Mas nada. Esse texto maldito só me fez lembrar como eu vivo em busca de um eu te amo que nunca chega.

— Eu sou feia?, perguntei.

— Amiga eu vou no banheiro., ela respondeu.

Rejeitada pela família e pela igreja. Açoitada por todo e qualquer genero. Trocada até pela minha sombra no espelho.

— Não deu em nada de novo.

— Você merece o melhor, gata!

Como é que eu vou escrever sobre amor? Talvez não seja pra todo mundo mesmo. Talvez alguns corpos — o meu — simplesmente não vai saber o que é tudo isso e todas as possibilidades disso. Talvez eu seja bonita, mas não importa. Talvez eu me ame, mas não importa. Talvez eu seja bem sucedida profissionalmente, mas não importa. Talve eu te ame genuinamente, mas nao importa. Vai importar na conversa milituda de bar apenas, para fazer você se sentir melhor com a minha desgraça.

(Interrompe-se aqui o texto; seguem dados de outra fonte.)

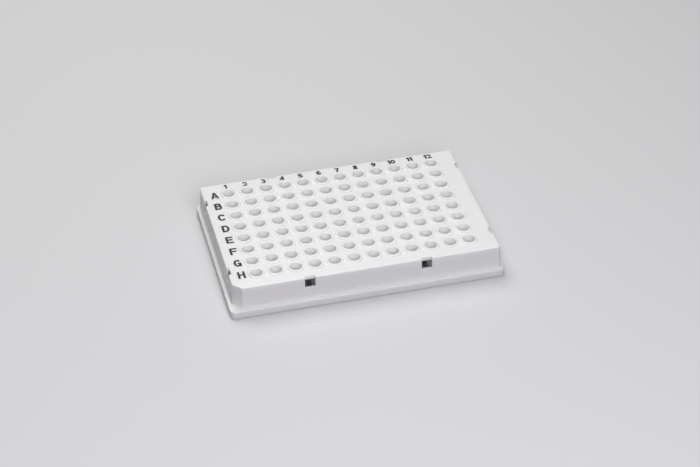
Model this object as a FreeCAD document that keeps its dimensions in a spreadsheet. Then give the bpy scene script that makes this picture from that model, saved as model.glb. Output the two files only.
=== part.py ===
import FreeCAD, Part
import math
import os
import Sketcher

# A full-skirted 96-well plate for thermal cycling, moulded in one piece from white plastic.
# The frame: +X along the twelve columns, +Y towards row A, +Z up, with the origin at the middle of
# the foot, on the surface that the plate stands on.

doc = FreeCAD.newDocument("well_plate")
NEAR = 1e-4  # how close two lengths must be to count as the same

# ---------------------------------------------------------------- driving sizes, in millimetres
SIZES = [
    ("well_pitch", 9.0, "spacing of the wells, both ways"),
    ("well_columns", 12, "wells along X"),
    ("well_rows", 8, "wells along Y"),
    ("foot_length", 127.76, "outside of the foot flange along X"),
    ("foot_width", 85.48, "outside of the foot flange along Y"),
    ("foot_height", 4.0, "from the bench to the ledge on top of the flange"),
    ("foot_corner", 2.6, "radius of the flange's upright corners"),
    ("foot_edge", 0.4, "rounding of the flange's outer edges"),
    ("ledge", 1.76, "width of the ledge on top of the flange, from the flange's side to the wall"),
    ("deck_height", 15.3, "from the bench to the deck"),
    ("deck_thickness", 2.0, "thickness of the deck"),
    ("deck_corner", 1.6, "radius of the deck's three round corners"),
    ("deck_edge", 0.4, "rounding of the deck's rim"),
    ("key_cut", 4.0, "the cut corner beside well H1, along each side"),
    ("key_edge", 0.5, "rounding of the cut corner's two upright edges"),
    ("wall", 1.15, "thickness of the side walls and of the flange"),
    ("draft_angle", 2.0, "slope of the side walls, in degrees"),
    ("ledge_fillet", 0.7, "hollow where the wall meets the ledge"),
    ("window_step", 3, "from the middle of a side to each window, in well pitches"),
    ("window_width", 4.7, "window along its side"),
    ("window_sill", 9.9, "from the bench to a window's sill"),
    ("window_break", 0.1, "how far a window reaches past the wall's inner face"),
    ("collar_height", 0.6, "collar above the deck"),
    ("collar_radius", 3.95, "outside of the collar"),
    ("collar_chamfer", 0.2, "bevel of the collar's outer top edge"),
    ("mouth_radius", 2.96, "well at the collar's top"),
    ("mouth_depth", 0.2, "depth of the flared mouth"),
    ("bore_radius", 2.76, "well below its mouth"),
    ("bore_depth", 4.55, "from the collar's top to the cone"),
    ("tip_radius", 1.3, "rounded bottom of the well"),
    ("well_depth", 14.6, "from the collar's top to the bottom of the well"),
    ("tube_wall", 0.45, "thickness of the well's own wall at its tip"),
    ("root_wall", 0.85, "thickness of that wall inside the deck"),
]
sizes = doc.addObject("Spreadsheet::Sheet", "Sizes")
for line, (alias, value, meaning) in enumerate(SIZES, start=1):
    sizes.set(f"A{line}", alias)
    sizes.set(f"B{line}", str(value))
    sizes.set(f"C{line}", meaning)
    sizes.setAlias(f"B{line}", alias)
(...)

E por que é tão errado querer ser amada? Talvez eu queira sim viver 10 Coisas que odeio em Você. E também queira viver os textos que leio sobre tanta coisa longe disso.

“Mas e eu? Meu amor não conta?” Contou até você assumir outra e me procurar só pra cama quando tudo acabou. Estou com raiva. É melhor parar.

O que quero dizer é bem simples:

Há muita mediocridade em querer ser amada.